There are more than a few shocking turns in the story, and the narrative doesn't always fill all its holes, particularly in regard to Tarren, who in theory must have experienced the same thing as Norman and Kye but never has any indication of it. The ending is also slightly questionable, in that both Kye and Tarren, the good guys of the story, basically don't care or think twice about introducing an alien being to their own world.

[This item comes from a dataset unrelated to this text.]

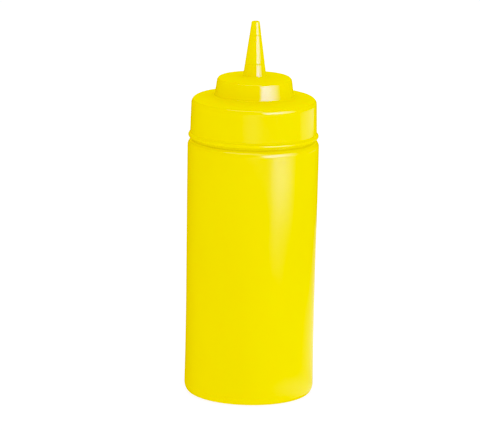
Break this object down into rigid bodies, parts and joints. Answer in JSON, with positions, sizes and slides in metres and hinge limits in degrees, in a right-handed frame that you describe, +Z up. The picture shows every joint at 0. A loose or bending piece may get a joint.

For that matter, considering the reason of Kye's continual regeneration and disappearing spells, the question does arise of whether he is even able to survive off the moon.

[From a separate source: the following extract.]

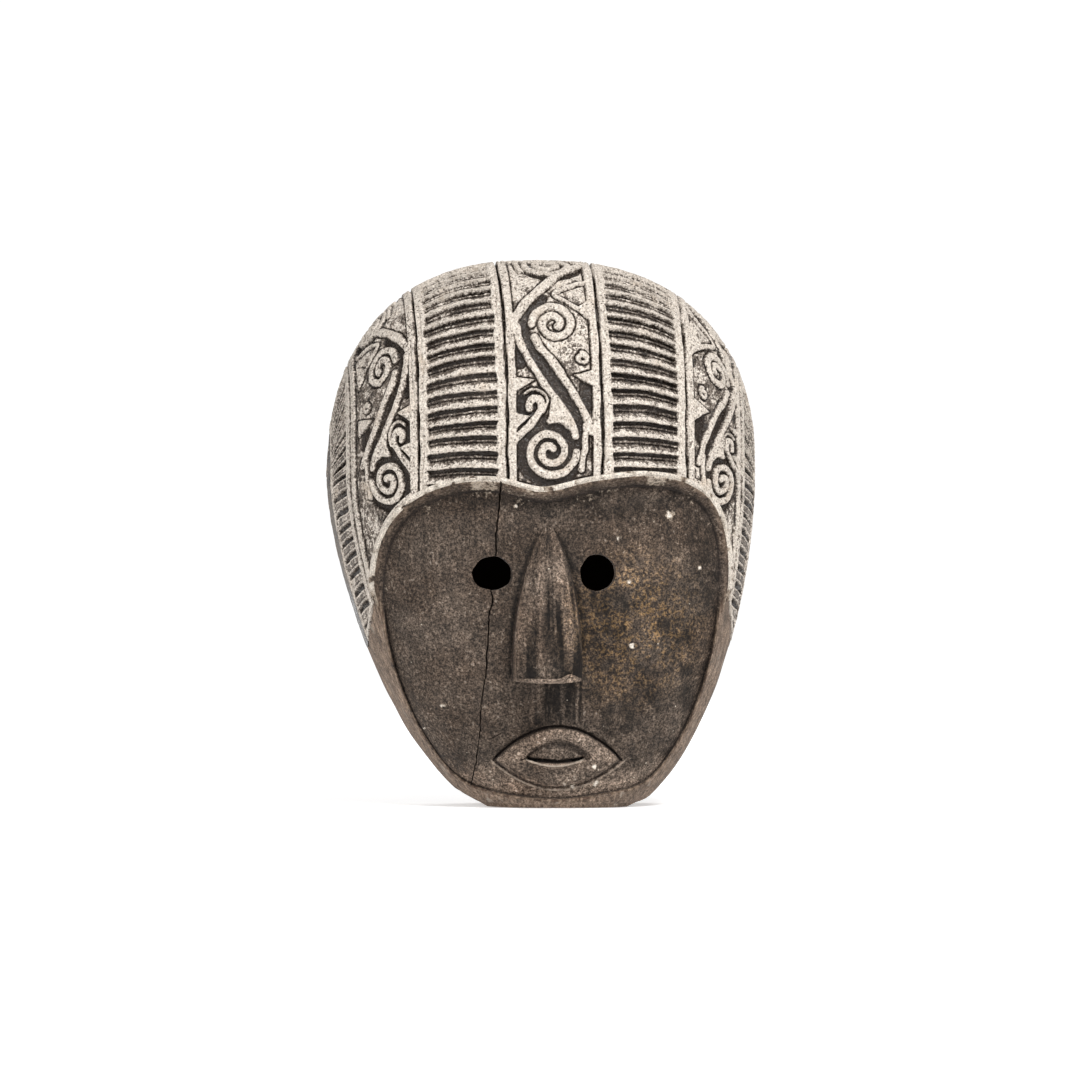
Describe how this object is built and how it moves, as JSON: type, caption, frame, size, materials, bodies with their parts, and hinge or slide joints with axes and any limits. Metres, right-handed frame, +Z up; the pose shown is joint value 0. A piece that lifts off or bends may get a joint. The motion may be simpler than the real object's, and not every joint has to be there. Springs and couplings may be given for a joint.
{
  "type": "carved wooden mask",
  "caption": "Hollow carved wooden face mask with a domed scroll-and-ladder cap, hung by a wire on two D-ring hangers let into the back rim.",
  "frame": {"origin": "on the flat foot under the chin, on the block's middle plane, 35 mm in front of the flat back of the rim", "axes": "+Z up, the face looks along -Y, +X is the viewer's right; the wall side of the rim is the plane y = 0.035 m"},
  "size_m": [0.254, 0.1212, 0.3192],
  "materials": {
    "wood": "dark weathered hardwood, whitewashed relief on the cap",
    "hanger_plate": "zinc plated, dulled",
    "screw": "yellow zinc plated",
    "wire": "twisted steel picture wire"
  },
  "bodies": {
    "mask": {"carved_mask": "wood", "left_hanger_strap": "hanger_plate", "right_hanger_strap": "hanger_plate", "left_lower_screw": "screw", "left_upper_screw": "screw", "right_lower_screw": "screw", "right_upper_screw": "screw"},
    "left_ring": {"left_hanger_ring": "hanger_plate"},
    "right_ring": {"right_hanger_ring": "hanger_plate"},
    "wire": {"hanging_wire": "wire"}
  },
  "joints": [
    {"name": "left_ring_hinge", "type": "hinge", "parent": "mask", "child": "left_ring", "pos_m": [-0.112, 0.0303, 0.205], "axis": [-1, 0, 0], "range_deg": [0, 110]},
    {"name": "right_ring_hinge", "type": "hinge", "parent": "mask", "child": "right_ring", "pos_m": [0.112, 0.0303, 0.205], "axis": [-1, 0, 0], "range_deg": [0, 110]},
    {"name": "wire_hinge", "type": "hinge", "parent": "left_ring", "child": "wire", "pos_m": [-0.112, 0.0303, 0.217], "axis": [-1, 0, 0], "range_deg": [0, 70]}
  ],
  "couplings": [
    {"joint": "right_ring_hinge", "follows": "left_ring_hinge", "ratio": 1}
  ]
}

Speaking of Kye, or, to be exact, of Dan Mohr, the actor playing him: director Jesse O'Brien reveals and unleashes his inner Bob Mizer (27 Mar 1922 — 12 May 1992) often in Arrowhead in that he regularly has his exceptionally well-built and enticingly lithe actor go shirtless and sweaty and dirt-smeared. (To say that Mohr looks droolably hot shirtless and sweaty and dirt-smeared is an understatement.) It is a bit of a shame that O'Brien didn't require Tarren (or, rather, Aleisha Rose), to do likewise, but Mohr's six-pack and sinuous muscularity makes it easy enough to forget about what the attractive blonde never shows.
Arrowhead is an action heavy and violent movie that has no problems keeping its audience interested despite all its imperfections, many of which might have been solved had the screenplay been streamlined. The movie evidences true creativity and commitment, and everyone involved does an excellent job. The low budget is occasionally noticeable, but for the most part everything looks great. If you don't understand everything that happens, don't sweat it but look up the film description on Wikipedia: once you read it, more or less everything becomes clear and the movie comprehensible.
Still, and again, we cannot help but think that considering everything that the story of Arrowhead tries to cover during its 99-minute running time, the movie should have been at least a mini-series.